• [DATA LISTING]:
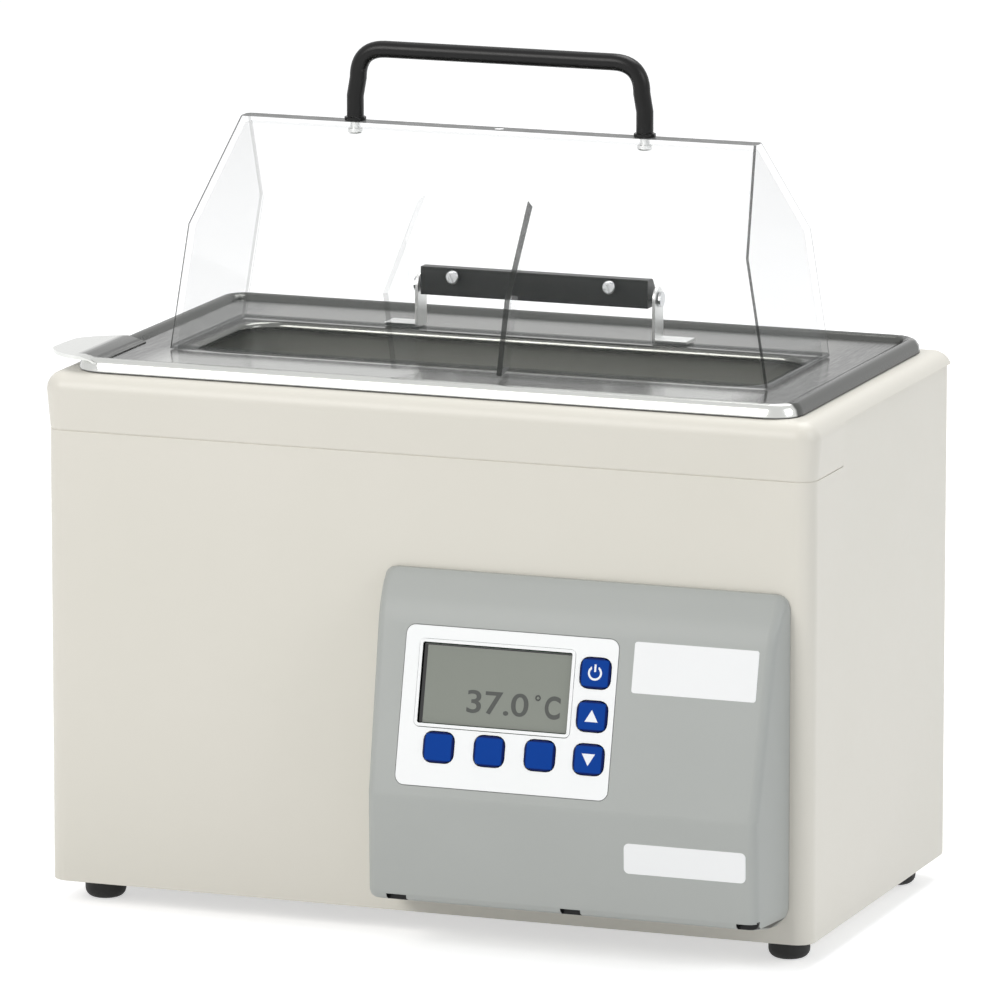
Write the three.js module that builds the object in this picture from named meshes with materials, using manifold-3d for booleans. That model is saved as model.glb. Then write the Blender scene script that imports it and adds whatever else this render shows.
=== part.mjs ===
// A bench water bath: a painted steel housing on four rubber feet, a pressed stainless
// tank whose deck rests on the top cover, a clear gable lid on a rear hinge, and a grey
// moulded console with a display and six keys. Millimetres, +Z up, front towards -Y.

import * as THREE from 'three';
import { mergeVertices } from 'three/addons/utils/BufferGeometryUtils.js';
import Module from 'manifold-3d';

const wasm = await Module();
wasm.setup();

// Overall sizes
const bodyWidth = 350;
const bodyDepth = 191;
const bodyHeight = 225;
const footHeight = 11;
const bodyCorner = 8;

// Shared clearances
const meet = 0.3;
const seam = 0.5;
const over = 1;
const leastCorner = 0.2;

// Painted sheet housing
const sheet = 1.2;
const rearFlange = 22;
const panFlange = 16;
const cableHoleInset = 75.4;
const cableHoleWidth = 60;
const cableHoleHeight = 26;
const cableHoleLift = 40;
const ventLength = 46;
const ventWidth = 4;
const ventPitch = 10;
const ventRows = 6;
const ventLift = 118;
const ventOffset = 84;
const panVentLength = 36;
const panVentPitch = 52;
const panVentsPerRow = 5;
const panVentInset = 17.5;
const panelScrewInset = 8;
const panelScrewLift = 24;
const panelScrewLength = 7;

// Top cover
const skirtDepth = 24.8;
const skirtReturn = 40;
const lipDepth = 5.5;
const coverFlare = 1.5;
const coverEdge = 8;
const coverWall = 2;
const coverFlange = 16;

// Tank, its deck and its pour lip
const steel = 1;
const deckInsetX = 10;
const deckInsetY = 5;
const deckCorner = 13;
const deckRise = 3.5;
const deckFall = 0.3;
const beadWidth = 8;
const beadRise = 6.2;
const grooveLevel = 2.7;
const grooveWidth = 0.8;
const grooveRamp = 0.8;
const ledgeX = 34;
const ledgeY = 52.5;
const openingCorner = 16;
const openingShift = -3;
const tankLift = 78.5;
const tankDraft = 1.5;
const floorCorner = 10;
const rollRadius = 2.5;
const lipRadius = 28;
const lipReach = 18;
const lipSetback = 28.5;
const lipThickness = 1.6;
const lipRoot = 12;
const lipStep = 0.4;
const lipNose = 3;
const lipDroop = 0.9;

// Gasket, heater, insulation and the bridges that carry them
const gasketWidth = 5;
const gasketInset = 10.7;
const matThickness = 2;
const matMargin = 12;
const woolThickness = 12;
const woolTop = 14;
const woolClearance = 0.6;
const bridgeWidth = 24;
const bridgeInset = 85;
const bridgeSpan = 120;
const bridgeFoot = 14;

// Feet
const footInsetX = 17;
const footInsetY = 23.5;
const footRadius = 9;
const footTread = 5;
const footStem = 3.6;
const footBarb = 4.8;
const footBarbHeight = 3;

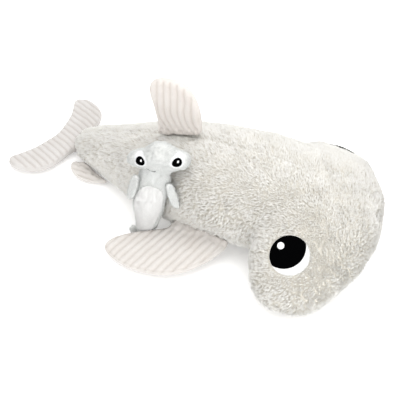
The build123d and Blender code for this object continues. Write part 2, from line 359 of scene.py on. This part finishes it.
MATERIALS = {
    "pile_cloth": pile_material("pile", (0.76, 0.72, 0.62), (0.985, 0.975, 0.94),
                                (0.98, 0.975, 0.96)),
    "backing": plush_material("pile_backing", (0.86, 0.83, 0.76), (0.85, 0.84, 0.82)),
    "fin_cloth": plush_material("ribbed_plush", (0.75, 0.712, 0.68), (0.86, 0.83, 0.81)),
    # darker copies of the fin cloth: painted shade for the flat-lying fins and the tail fin
    "fin_cloth_flat_shaded": plush_material("ribbed_plush_flat_shaded", (0.71, 0.682, 0.655), (0.84, 0.82, 0.80)),
    "fin_cloth_tail_shaded": plush_material("ribbed_plush_tail_shaded", (0.65, 0.63, 0.615), (0.80, 0.77, 0.75)),
    "eye_white": thread_material("eye_felt", (0.90, 0.90, 0.89), 0.75),
    "eye_black": thread_material("eye_satin", (0.0012, 0.0012, 0.0014), 0.5, sheen=0.0, gloss=0.0),
    "eye_glint": thread_material("eye_glint", (0.92, 0.92, 0.92), 0.6),
    "calf_cloth": pile_material("calf_pile", (0.75, 0.765, 0.755), (0.82, 0.84, 0.825),
                                (0.98, 0.98, 0.98)),
    "calf_backing": plush_material("calf_backing", (0.74, 0.755, 0.745), (0.8, 0.8, 0.8)),
    "calf_belly_cloth": pile_material("calf_belly_pile", (0.84, 0.84, 0.83), (0.90, 0.90, 0.89),
                                      (0.97, 0.97, 0.97)),
    "calf_eye_white": thread_material("calf_eye_ring", (0.80, 0.81, 0.82), 0.7),
    "calf_thread": thread_material("calf_thread", (0.16, 0.16, 0.17), 0.6),
}


def dress(obj, slot, material=None):
    """Give a piece its finish."""
    obj.data.materials.clear()
    obj.data.materials.append(MATERIALS[material or slot])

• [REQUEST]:
Return the listing above in its exact form.

• [ANSWER TO THE PROBLEM]:
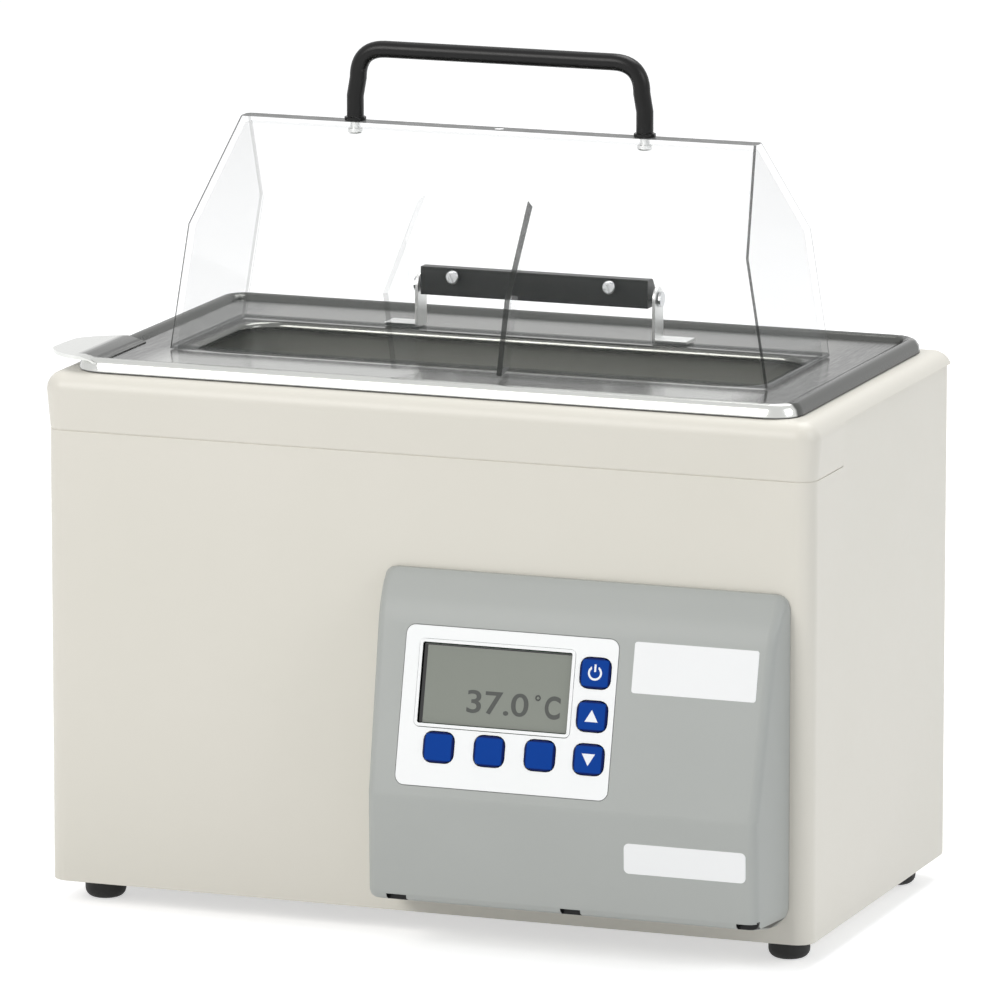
Write the three.js module that builds the object in this picture from named meshes with materials, using manifold-3d for booleans. That model is saved as model.glb. Then write the Blender scene script that imports it and adds whatever else this render shows.
=== part.mjs ===
// A bench water bath: a painted steel housing on four rubber feet, a pressed stainless
// tank whose deck rests on the top cover, a clear gable lid on a rear hinge, and a grey
// moulded console with a display and six keys. Millimetres, +Z up, front towards -Y.

import * as THREE from 'three';
import { mergeVertices } from 'three/addons/utils/BufferGeometryUtils.js';
import Module from 'manifold-3d';

const wasm = await Module();
wasm.setup();

// Overall sizes
const bodyWidth = 350;
const bodyDepth = 191;
const bodyHeight = 225;
const footHeight = 11;
const bodyCorner = 8;

// Shared clearances
const meet = 0.3;
const seam = 0.5;
const over = 1;
const leastCorner = 0.2;

// Painted sheet housing
const sheet = 1.2;
const rearFlange = 22;
const panFlange = 16;
const cableHoleInset = 75.4;
const cableHoleWidth = 60;
const cableHoleHeight = 26;
const cableHoleLift = 40;
const ventLength = 46;
const ventWidth = 4;
const ventPitch = 10;
const ventRows = 6;
const ventLift = 118;
const ventOffset = 84;
const panVentLength = 36;
const panVentPitch = 52;
const panVentsPerRow = 5;
const panVentInset = 17.5;
const panelScrewInset = 8;
const panelScrewLift = 24;
const panelScrewLength = 7;

// Top cover
const skirtDepth = 24.8;
const skirtReturn = 40;
const lipDepth = 5.5;
const coverFlare = 1.5;
const coverEdge = 8;
const coverWall = 2;
const coverFlange = 16;

// Tank, its deck and its pour lip
const steel = 1;
const deckInsetX = 10;
const deckInsetY = 5;
const deckCorner = 13;
const deckRise = 3.5;
const deckFall = 0.3;
const beadWidth = 8;
const beadRise = 6.2;
const grooveLevel = 2.7;
const grooveWidth = 0.8;
const grooveRamp = 0.8;
const ledgeX = 34;
const ledgeY = 52.5;
const openingCorner = 16;
const openingShift = -3;
const tankLift = 78.5;
const tankDraft = 1.5;
const floorCorner = 10;
const rollRadius = 2.5;
const lipRadius = 28;
const lipReach = 18;
const lipSetback = 28.5;
const lipThickness = 1.6;
const lipRoot = 12;
const lipStep = 0.4;
const lipNose = 3;
const lipDroop = 0.9;

// Gasket, heater, insulation and the bridges that carry them
const gasketWidth = 5;
const gasketInset = 10.7;
const matThickness = 2;
const matMargin = 12;
const woolThickness = 12;
const woolTop = 14;
const woolClearance = 0.6;
const bridgeWidth = 24;
const bridgeInset = 85;
const bridgeSpan = 120;
const bridgeFoot = 14;

// Feet
const footInsetX = 17;
const footInsetY = 23.5;
const footRadius = 9;
const footTread = 5;
const footStem = 3.6;
const footBarb = 4.8;
const footBarbHeight = 3;

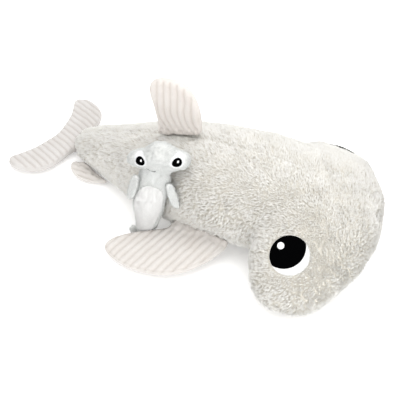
The build123d and Blender code for this object continues. Write part 2, from line 359 of scene.py on. This part finishes it.
MATERIALS = {
    "pile_cloth": pile_material("pile", (0.76, 0.72, 0.62), (0.985, 0.975, 0.94),
                                (0.98, 0.975, 0.96)),
    "backing": plush_material("pile_backing", (0.86, 0.83, 0.76), (0.85, 0.84, 0.82)),
    "fin_cloth": plush_material("ribbed_plush", (0.75, 0.712, 0.68), (0.86, 0.83, 0.81)),
    # darker copies of the fin cloth: painted shade for the flat-lying fins and the tail fin
    "fin_cloth_flat_shaded": plush_material("ribbed_plush_flat_shaded", (0.71, 0.682, 0.655), (0.84, 0.82, 0.80)),
    "fin_cloth_tail_shaded": plush_material("ribbed_plush_tail_shaded", (0.65, 0.63, 0.615), (0.80, 0.77, 0.75)),
    "eye_white": thread_material("eye_felt", (0.90, 0.90, 0.89), 0.75),
    "eye_black": thread_material("eye_satin", (0.0012, 0.0012, 0.0014), 0.5, sheen=0.0, gloss=0.0),
    "eye_glint": thread_material("eye_glint", (0.92, 0.92, 0.92), 0.6),
    "calf_cloth": pile_material("calf_pile", (0.75, 0.765, 0.755), (0.82, 0.84, 0.825),
                                (0.98, 0.98, 0.98)),
    "calf_backing": plush_material("calf_backing", (0.74, 0.755, 0.745), (0.8, 0.8, 0.8)),
    "calf_belly_cloth": pile_material("calf_belly_pile", (0.84, 0.84, 0.83), (0.90, 0.90, 0.89),
                                      (0.97, 0.97, 0.97)),
    "calf_eye_white": thread_material("calf_eye_ring", (0.80, 0.81, 0.82), 0.7),
    "calf_thread": thread_material("calf_thread", (0.16, 0.16, 0.17), 0.6),
}


def dress(obj, slot, material=None):
    """Give a piece its finish."""
    obj.data.materials.clear()
    obj.data.materials.append(MATERIALS[material or slot])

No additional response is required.